À son bord, outre l’équipage, quatre policiers togolais armés encadrent Abdallah Mohamed al-Muhtadi. Deux d’entre eux sont de confession musulmane, choisis tout exprès afin de mieux appréhender le comportement du détenu. Les hublots ont tous été soigneusement occultés, et le Libanais, qui pense voler vers le Sénégal, s’agenouille sur la moquette pour prier. À la suite d’un fort vent de face au-dessus du Sahara, l’avion est contraint de se poser à Louxor, en Égypte, pour refaire le plein. Ironie de l’histoire : Louxor est la ville natale de Muhtadi ! La police égyptienne, qui interroge rapidement l’équipage sans monter à bord, n’est guère curieuse. Elle aurait dû l’être pourtant, puisque Muhtadi est également recherché en Égypte pour s’expliquer à propos de cinq « suicides » non élucidés survenus au Caire quelques mois plus tôt. Cinquante minutes plus tard, le 727 redécolle à destination de Beyrouth. Au large d’Israël, les contrôleurs aériens de Tsahal se manifestent : « Appareil 3DJNM, avez-vous bien le colis à bord ? » Manifestement, le Mossad était, lui, au parfum. Lorsque l’avion se pose sur une piste militaire de l’aéroport de Beyrouth, Muhtadi croit avoir atterri à Dakar. Il sort, encadré par les policiers, et se retrouve nez à nez avec une unité d’élite en treillis bleu des services libanais. L’homme marque un temps d’arrêt, puis tente de faire demi-tour en direction de la carlingue. Il est aussitôt empoigné, menotté, affublé d’un gilet pare-balles et projeté à l’intérieur d’un fourgon blindé.
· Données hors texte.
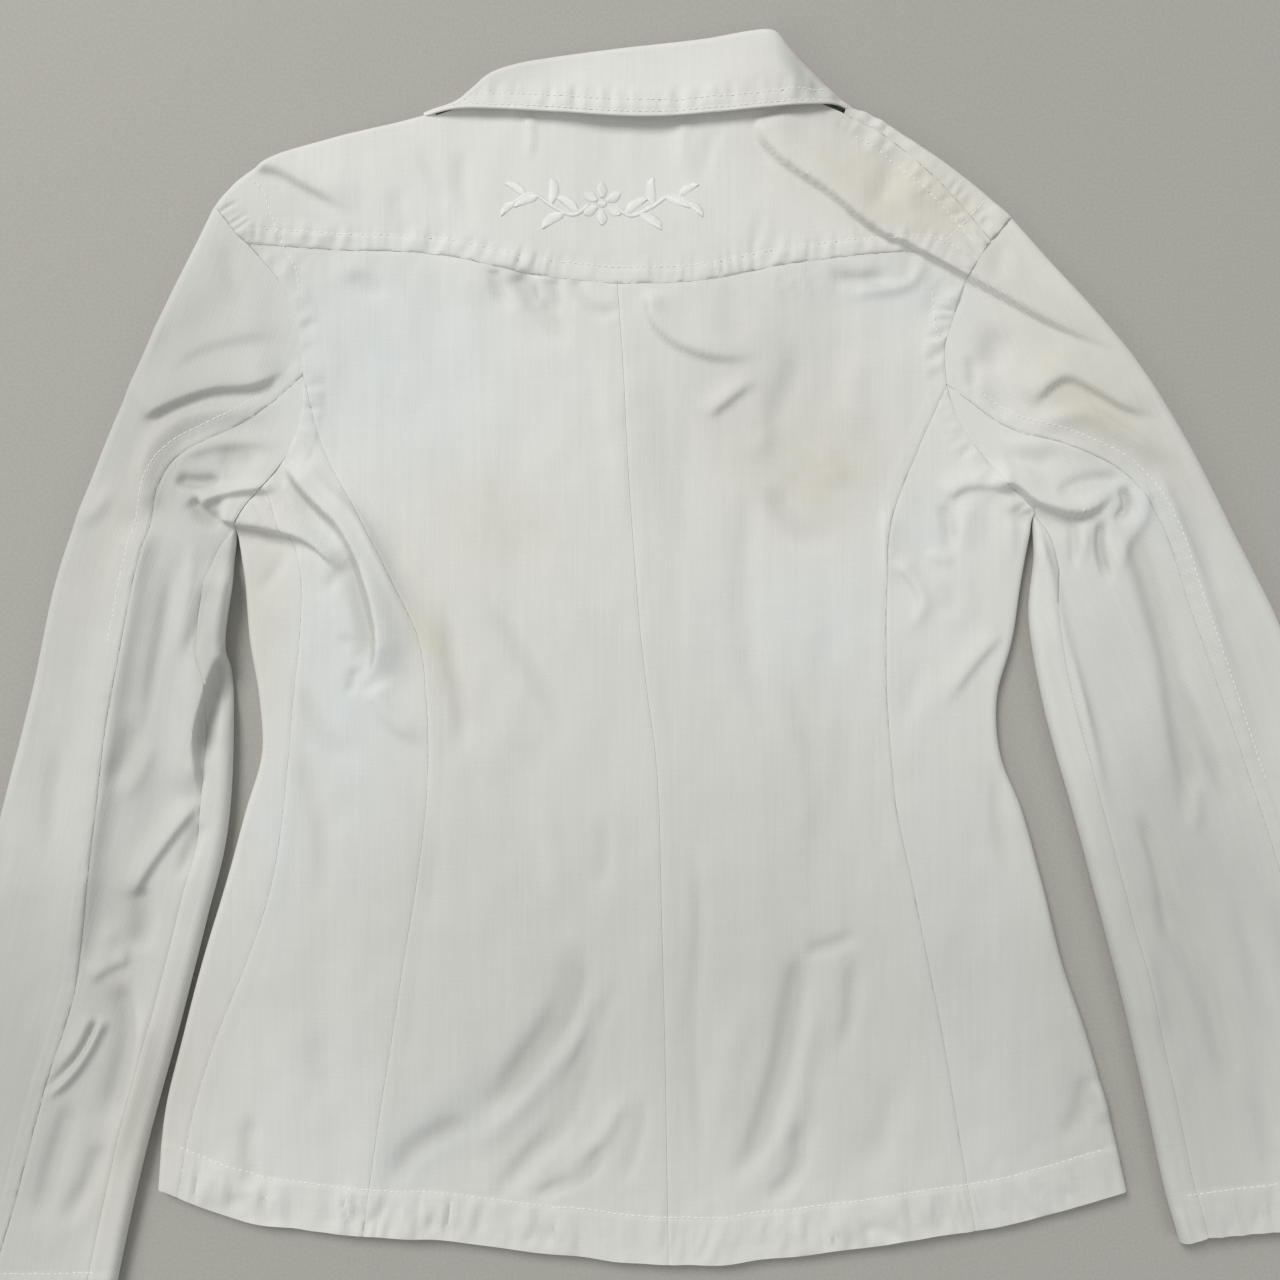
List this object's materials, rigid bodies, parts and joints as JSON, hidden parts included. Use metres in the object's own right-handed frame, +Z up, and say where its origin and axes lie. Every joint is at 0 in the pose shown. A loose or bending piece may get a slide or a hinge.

Jugé cinq mois plus tard, Abdallah Mohamed al-Muhtadi reconnaîtra avoir séjourné en Iran et en Afghanistan, mais restera muet sur son séjour au Togo et sur les activités qu’il y menait. Une omerta étrangement respectée par ses juges qui ne lui ont posé aucune question à ce sujet. Verdict : cinq ans de prison dont trois ferme pour… vol de voitures. Les services syriens, dit-on à Beyrouth, seraient discrètement intervenus pour que Muhtadi soit récompensé de son silence.